When financial statements are well examined, the evaluators can easily identity the healthiness of the business, Parties involved can assess their success/failure, financial solvency/insolvency, and other factors using these accounts, statements, and reports. Accounting does not only involve the upkeep of accounting records but also the preparation of financial and economic reports. It is important to quickly mention the 5 key financial statements and their information content Statement of Financial position
A statement of financial position provides an overview of a company’s assets, liabilities, and shareholders’ equity as a snapshot in time. The date at the top of the Statement of financial position tells you when the snapshot was taken, which is generally the end of the reporting period. The content of this statement includes:
Assets are things that a company owns that have value. This typically means they can either be sold or used by the company to make products or provide services that can be sold.
Liabilities are amounts of money that a company owes to others. This can include all kinds of obligations, like money borrowed from a bank to launch a new product, rent for use of a building, money owed to suppliers for materials, payroll a company owes to its employees, environmental clean-up costs, or taxes owed to the government. Liabilities also include obligations to provide goods or services to customers in the future.
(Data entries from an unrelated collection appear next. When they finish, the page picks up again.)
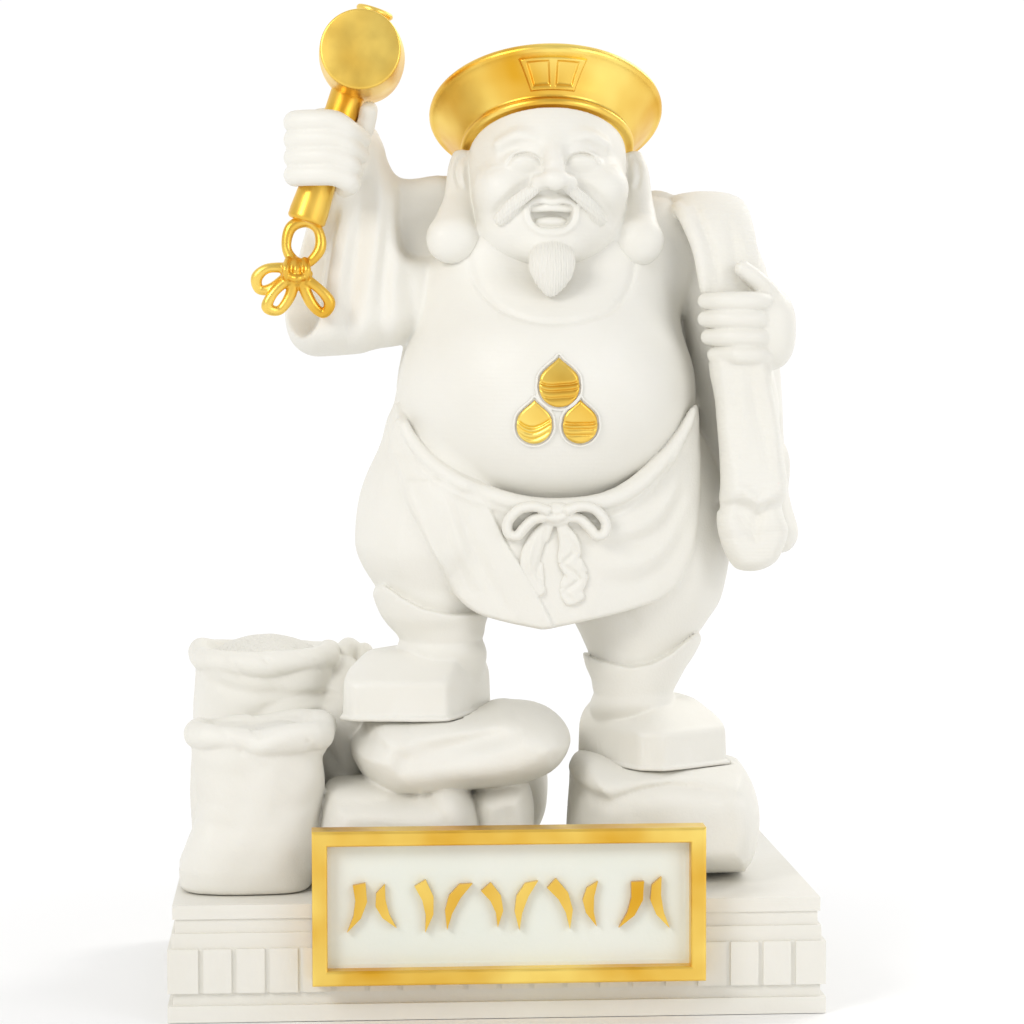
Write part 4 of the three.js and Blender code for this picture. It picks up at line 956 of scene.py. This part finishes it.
def make_heap():
    clay = Clay((-202, -122, -4), (62, 104, 158), SACK_CELL)
    open_sack(clay, (-141, -61), [40, 42, 40, 37.5, 37.5, 39, 40.5, 41], [39, 41, 41, 39, 38, 38, 38, 38], 101, 0, 0.6,
              [-9, -8, -5, -2, 0, 0, 0, 0])
    open_sack(clay, (-139, 26), [45, 48, 48, 47, 46, 45, 44, 44], [42, 45, 45, 44, 43, 42, 41, 41], 139, 9, 2.2,
              [0] * 8)
    for shape, blend in ((mass((-26, 44, 44), (68, 50, 48), power=2.5), 3), (mass((-90, 20, 70), (26, 40, 62)), 3),
                         (mass((-86, 30, 134), (8, 10, 8)), 2), (mass((-76, 30, 130), (6.5, 9, 9)), 2)):
        clay.add(shape, blend, CLOTH)
    clay.carve([([(-176, 121), (-150, 113), (-120, 111), (-92, 108)], -1.8, 3, 4),
                ([(-146, 84), (-128, 98), (-108, 103), (-88, 100)], 3.5, 6, 8),
                ([(-150, 96), (-130, 106), (-106, 110), (-86, 108)], -2.2, 3, 4),
                ([(-112, 88), (-100, 76), (-92, 62)], -2.5, 4, 6)], back=20)
    clay.add(pillow([(-14, 46), (-9, 58), (4, 63), (17, 63.5), (24.5, 56), (27.5, 38), (26, 8), (14, 1), (-12, 1)],
                    -86, 16, 14), 2, CLOTH)
    clay.add(pillow([(-106, 44), (-100, 61), (-74, 64), (-54, 60.5), (-43, 61), (-32, 64.5), (-19, 61), (-10, 50),
                     (-7, 34), (-9, 14), (-22, 2), (-60, 0), (-96, 2), (-108, 20)], -107, 6, 19), 2, CLOTH)
    clay.add(pillow([(-80, 90), (-86, 81), (-80, 66), (-64, 53), (-45, 50), (-29, 53), (-11, 55), (12, 57), (30, 62),
                     (43, 70), (50, 84), (45, 97), (30, 106), (10, 108), (-4, 105), (-28, 104), (-68, 103)],
                    -98, 36, 23), 2, CLOTH)
    clay.carve([([(-60, 77), (-48, 82), (-32, 84.5), (-14, 87.5), (1, 90.5), (16, 94)], -5.5, 6, 6), ([(-70, 68),
        (-48, 66), (-20, 69), (10, 72), (34, 80)], 2.5, 9, 9), ([(-50, 94), (-20, 97), (14, 101)], 2.5, 8, 6),
        ([(-74, 92), (-60, 84), (-50, 80)], -2.0, 4, 5), ([(-104, 55), (-82, 53), (-62, 54), (-46, 58)], -3.0, 4, 5),
        ([(-42, 60), (-38, 52), (-28, 44)], -1.6, 4, 6), ([(0, 58), (6, 46), (5, 34)], -1.2, 4, 6)], back=0, fade=20)
    clay.carve([
        ([(-182, 78), (-160, 72), (-134, 75)], -0.8, 5, 8), ([(-106, 60), (-118, 52), (-134, 53)], -0.9, 5, 7),
        ([(-188, 34), (-170, 42), (-152, 36)], -0.8, 5, 7), ([(-176, 90), (-173, 74), (-178, 54)], 0.8, 5, 6),
    ], back=-40, fade=20)
    finish_sacks(clay)
    return clay.mesh(most=100000)


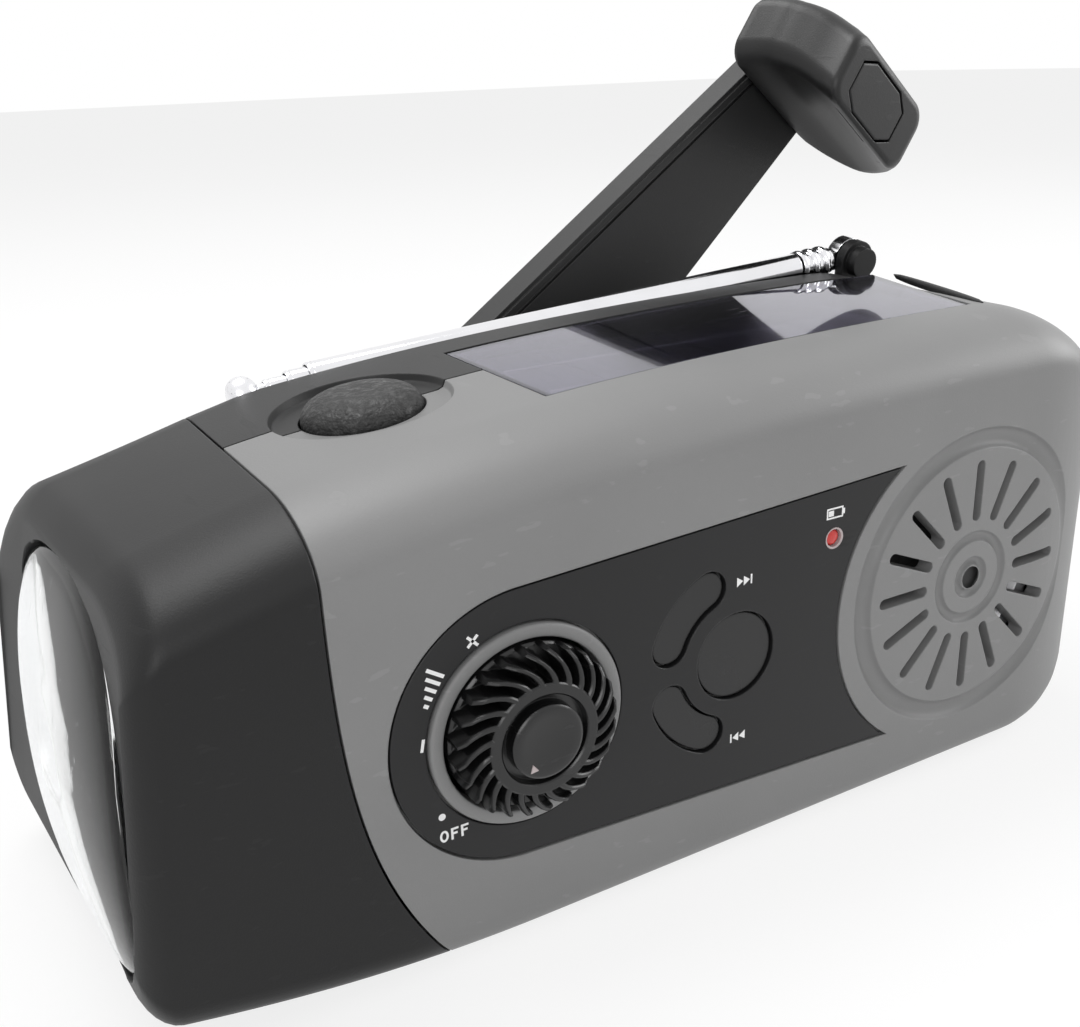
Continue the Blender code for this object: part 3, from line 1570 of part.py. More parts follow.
build()
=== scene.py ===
# %% [markdown]
# # A hand cranked solar radio, dressed in Blender
# The CAD model is loaded as a fixed frame. Each visible piece is then built again with softer edges
# and finer curves, in the same place and in metres, and each hidden piece keeps its CAD shape and
# gets a finish. The radio stands on Z = 0, its panel looks along -Y and its torch along -X.

import math

import bmesh
import bpy
from mathutils import Matrix, Vector


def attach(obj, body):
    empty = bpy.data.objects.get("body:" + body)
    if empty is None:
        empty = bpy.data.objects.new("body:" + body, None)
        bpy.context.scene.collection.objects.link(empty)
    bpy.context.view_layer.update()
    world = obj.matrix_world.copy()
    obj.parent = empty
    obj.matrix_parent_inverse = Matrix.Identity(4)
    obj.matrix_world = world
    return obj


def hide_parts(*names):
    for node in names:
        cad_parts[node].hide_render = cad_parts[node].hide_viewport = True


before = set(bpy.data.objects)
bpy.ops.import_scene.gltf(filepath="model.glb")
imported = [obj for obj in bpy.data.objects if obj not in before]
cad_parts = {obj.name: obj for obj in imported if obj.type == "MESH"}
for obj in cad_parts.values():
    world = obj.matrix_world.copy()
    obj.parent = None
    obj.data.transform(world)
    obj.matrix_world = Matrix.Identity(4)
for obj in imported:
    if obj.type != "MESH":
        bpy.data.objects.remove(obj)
scene = bpy.context.scene
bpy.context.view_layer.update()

# %% [markdown]
# ## The camera
# The photograph looks down on the radio's torch end from the front left. A camera could be aimed with a
# constraint, but a matrix built from its forward and right directions keeps the exact tilt of the picture.

# %% Camera
forward = Vector((0.456, 0.817, -0.352)).normalized()
right = Vector((0.866, -0.498, -0.033))
right = (right - forward * right.dot(forward)).normalized()
lens = bpy.data.cameras.new("camera")
lens.lens = 40.22
lens.sensor_width = 36.0
lens.clip_start = 0.005
camera = bpy.data.objects.new("camera", lens)
scene.collection.objects.link(camera)
camera.matrix_world = Matrix.Translation((-0.08588, -0.12748, 0.09582)) @ Matrix(
    (right, right.cross(forward), -forward)
).transposed().to_4x4()
scene.camera = camera
scene.view_settings.view_transform = "Standard"
print("camera looks along", tuple(round(c, 3) for c in forward))

# %% [markdown]
# ## Writing a finish as sums
# A material in Blender is a graph of nodes. Wiring it by hand is slow to read, so one small class stands for an
# output socket, and its operators add the Math nodes. Everything else goes through one method, node().


# %% A socket that can be added and multiplied
class Flow:
    """An output socket. An expression on flows adds Math nodes."""

    def __init__(self, recipe, socket):
        self.recipe, self.socket = recipe, socket

    def maths(self, operation, first, second=0.0):
        return self.recipe.node("Math", {"operation": operation}, {0: first, 1: second})

    def __add__(self, other):
        return self.maths("ADD", self, other)

    __radd__ = __add__

    def __sub__(self, other):
        return self.maths("SUBTRACT", self, other)

    def __rsub__(self, other):
        return self.maths("SUBTRACT", other, self)

    def __mul__(self, other):
        return self.maths("MULTIPLY", self, other)

    __rmul__ = __mul__

    def __truediv__(self, other):
        return self.maths("DIVIDE", self, other)

    def __pow__(self, other):
        return self.maths("POWER", self, other)


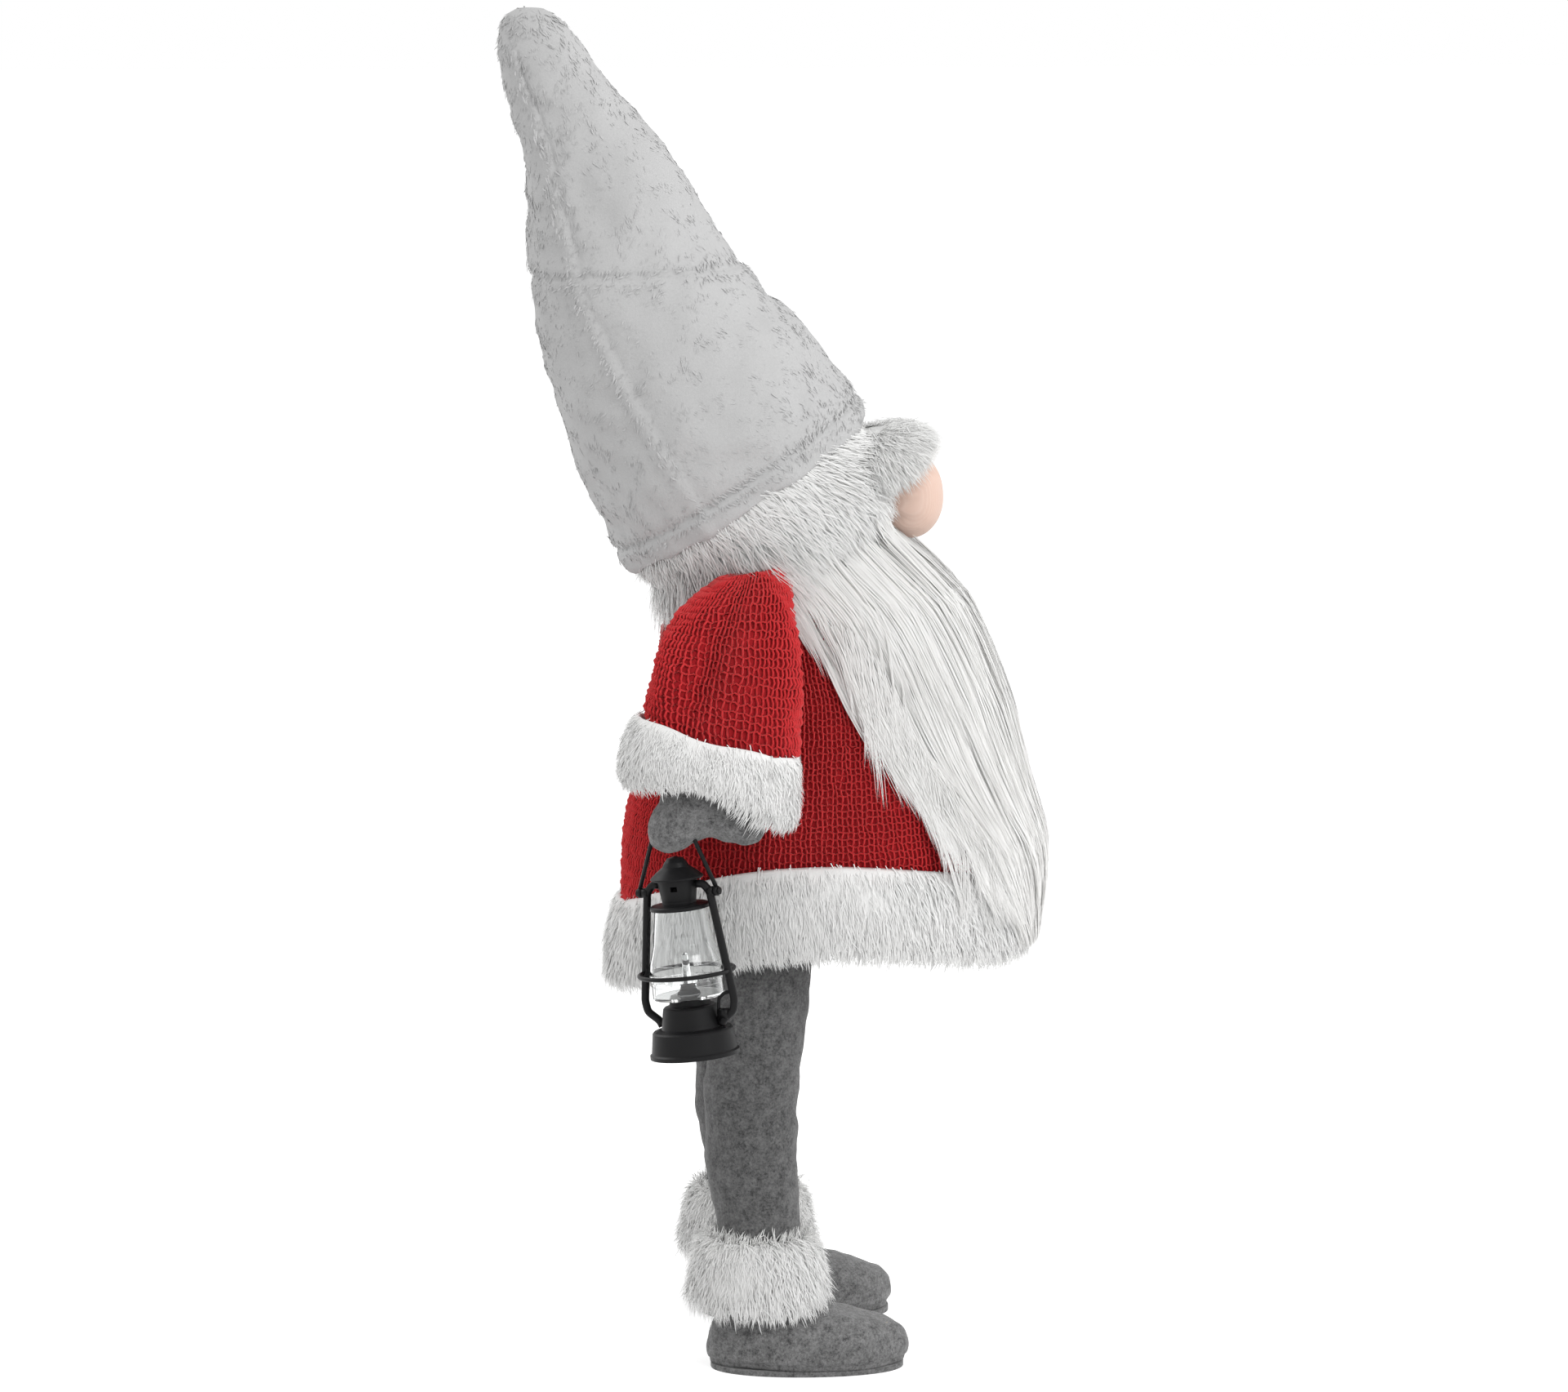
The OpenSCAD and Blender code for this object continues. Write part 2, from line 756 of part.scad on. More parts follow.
mirrored(-1) sleeve();  // sleeve_right
left_arm() sleeve();  // sleeve_left
mirrored(-1) arm_filling();  // arm_filling_right
left_arm() arm_filling();  // arm_filling_left
mirrored(-1) arm_wire();  // arm_wire_right
left_arm() arm_wire();  // arm_wire_left
mirrored(-1) cuff();  // cuff_right
left_arm() cuff();  // cuff_left
mirrored(-1) mitten();  // mitten_right
left_arm() mitten();  // mitten_left
on_lantern() bail();
on_lantern() lantern_tank();
on_lantern() base_plate();
on_lantern() battery_door();
on_lantern() switch_slider();
on_lantern() coin_cell();
on_lantern() battery_contacts();
on_lantern() led_board();
on_lantern() led_lamp();
on_lantern() burner();
on_lantern() globe();
on_lantern() lantern_cage();
on_lantern() chimney();
on_lantern() chimney_cap();
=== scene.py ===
"""Standing plush gnome with a toy storm lantern: the visible pieces round its CAD frame.

Everything is in metres in the CAD's own frame: the gnome faces -Y, +Z is up and its right
side is at -X. Ring tables are in millimetres, as they are in the CAD.
"""
import math

import bmesh
import bpy
import numpy as np
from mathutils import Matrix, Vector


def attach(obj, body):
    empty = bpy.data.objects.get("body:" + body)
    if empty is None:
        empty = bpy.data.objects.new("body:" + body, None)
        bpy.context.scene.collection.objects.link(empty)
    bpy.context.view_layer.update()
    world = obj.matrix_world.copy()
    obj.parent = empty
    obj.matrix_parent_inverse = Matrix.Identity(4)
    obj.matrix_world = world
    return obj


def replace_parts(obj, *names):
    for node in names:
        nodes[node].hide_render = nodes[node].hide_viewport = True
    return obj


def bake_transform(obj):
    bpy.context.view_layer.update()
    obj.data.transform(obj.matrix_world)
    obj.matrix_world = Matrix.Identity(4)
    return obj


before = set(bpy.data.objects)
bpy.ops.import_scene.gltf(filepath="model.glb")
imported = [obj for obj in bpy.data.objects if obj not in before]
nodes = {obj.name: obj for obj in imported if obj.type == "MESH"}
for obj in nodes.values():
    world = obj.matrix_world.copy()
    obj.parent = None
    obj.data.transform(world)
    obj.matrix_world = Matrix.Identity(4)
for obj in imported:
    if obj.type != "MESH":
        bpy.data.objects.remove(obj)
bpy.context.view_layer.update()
scene = bpy.context.scene
MM = 0.001

# ---- Camera, floor and lamps -----------------------------------------
# A long lens 3.8 m away on the gnome's right, a little above its hat, on a tripod.
# The floor is a pale sheet, and the light is one large softbox, two fills and a pale room.
camera_turn = math.radians(-93)
camera_away, camera_up, aim_up = 3.8, 1.0, 0.4035
lens_mm, sensor_mm = 144.2, 36
shift_across = 0.0036
floor_half = 14
floor_glow = 0.55
room_light = 0.68
lamps_aim = Vector((0, 0, 0.42))

camera = bpy.data.objects.new("camera", bpy.data.cameras.new("camera"))
scene.collection.objects.link(camera)
camera.location = (camera_away * math.sin(camera_turn), -camera_away * math.cos(camera_turn), camera_up)
to_aim = Vector((0, 0, aim_up)) - camera.location
camera.rotation_euler = to_aim.to_track_quat("-Z", "Y").to_euler()
camera.data.lens = lens_mm
camera.data.sensor_width = sensor_mm
camera.data.shift_x = shift_across
camera.data.clip_end = 60
scene.camera = camera
scene.view_settings.view_transform = "Standard"


class Nodes:
    """A material's or a group's node tree, with short calls for adding and joining nodes."""

    def __init__(self, tree):
        self.tree = tree

    def add(self, kind, **values):
        node = self.tree.nodes.new("ShaderNode" + kind)
        for name, value in values.items():
            setattr(node, name, value)
        return node

    def join(self, start, end):
        self.tree.links.new(start, end)

    def feed(self, socket, value):
        """Joins another node's socket to an input, or sets the input to a number or a colour."""
        if isinstance(value, bpy.types.NodeSocket):
            self.join(value, socket)
        elif isinstance(value, tuple):
            socket.default_value = (*value, 1)[:len(socket.default_value)]
        else:
            socket.default_value = value

    def fill(self, node, **values):
        """Feeds inputs by their names, with _ where a name has a space, and gives back the node."""
        for name, value in values.items():
            self.feed(node.inputs[name.replace("_", " ")], value)
        return node

    def number(self, operation, a, b, clamp=False):
        """One sum of two inputs, each a socket or a plain number."""
        node = self.add("Math", operation=operation, use_clamp=clamp)
        self.feed(node.inputs[0], a)
        self.feed(node.inputs[1], b)
        return node.outputs[0]

    def weighted(self, a, weight_a, b, weight_b, clamp=False):
        """The sum of two sockets, each times its weight."""
        first, second = self.number("MULTIPLY", a, weight_a), self.number("MULTIPLY", b, weight_b)
        return self.number("ADD", first, second, clamp)

    def scaled(self, value, factor, added):
        """A socket's value times a factor, plus a number."""
        return self.number("ADD", self.number("MULTIPLY", value, factor), added)

    def blend(self, share, a, b, kind="MIX"):
        """A colour between a and b, each a socket or a plain colour, or another mix of the two."""
        node = self.add("Mix", data_type="RGBA", blend_type=kind)
        for place, value in ((0, share), (6, a), (7, b)):
            self.feed(node.inputs[place], value)
        return node.outputs[2]

    def noise(self, scale, detail, rough, where=None):
        place = where or self.add("TexCoord").outputs["Object"]
        node = self.fill(self.add("TexNoise"), Scale=scale, Detail=detail, Roughness=rough, Vector=place)
        return node.outputs["Fac"]

    def bump(self, height, strength, distance):
        """The surface's normal, roughened by a height."""
        node = self.fill(self.add("Bump"), Strength=strength, Distance=distance, Height=height)
        return node.outputs["Normal"]


def new_material(name):
    """A material with a Principled shader, given back with its nodes."""
    material = bpy.data.materials.new(name)
    material.use_nodes = True
    return material, Nodes(material.node_tree), material.node_tree.nodes["Principled BSDF"]


def straight_rays(n):
    """1 for rays from the camera, off a gloss or through clear plastic, and 0 for the rest."""
    path = n.add("LightPath")
    seen = n.number("MAXIMUM", path.outputs["Is Camera Ray"], path.outputs["Is Glossy Ray"])
    return n.number("MAXIMUM", seen, path.outputs["Is Transmission Ray"])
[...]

Shareholders’ equity is sometimes called capital or net worth. It’s the money that would be left if a company sold all its assets and paid off all its liabilities. This leftover money belongs to the shareholders, or the owners, of the company.
The following formula summarizes what a Statement of Financial position shows:
ASSETS = LIABILITIES + SHAREHOLDERS’ EQUITY
A company’s assets have to equal, or “balance,” the sum of its liabilities and shareholders’ equity.
Liabilities are generally listed based on their due dates. Liabilities are said to be either current or long-term. Current liabilities are obligations a company expects to pay off within the year. Long-term liabilities are obligations due more than one year away.
Shareholders’ equity is the amount owners invested in the company’s stock plus or minus the company’s earnings or losses since inception. Sometimes companies distribute earnings, instead of retaining them. These distributions are called dividends.
An income statement is a report that shows how much revenue a company earned over a specific period (usually for a year or some portion of a year). An income statement also shows the costs and expenses associated with earning that revenue. The literal “bottom line” of the statement usually shows the company’s net earnings or losses. This tells you how much the company earned or lost over the period.
Cash Flow Statements
Cash flow statements report a company’s inflows and outflows of cash. This is important because a company needs to have enough cash on hand to pay its expenses and purchase assets. While an statement can tell you whether a company made a profit, a cash flow statement can tell you whether the company generated cash.
Statement of Changes in Shareholder Equity
The statement of changes in equity tracks total equity over time. This information ties back to a balance sheet for the same period; the ending balance on the change of equity statement is equal to the total equity reported on the balance sheet.
Notes to financial statement
These provide additional information pertaining to a company’s operations and financial position and are an integral part of the financial statements. The notes are required by the full disclosure principle.
Truly accounting is the language of business, it speaks to the need of all categories of users depending on their area of concern.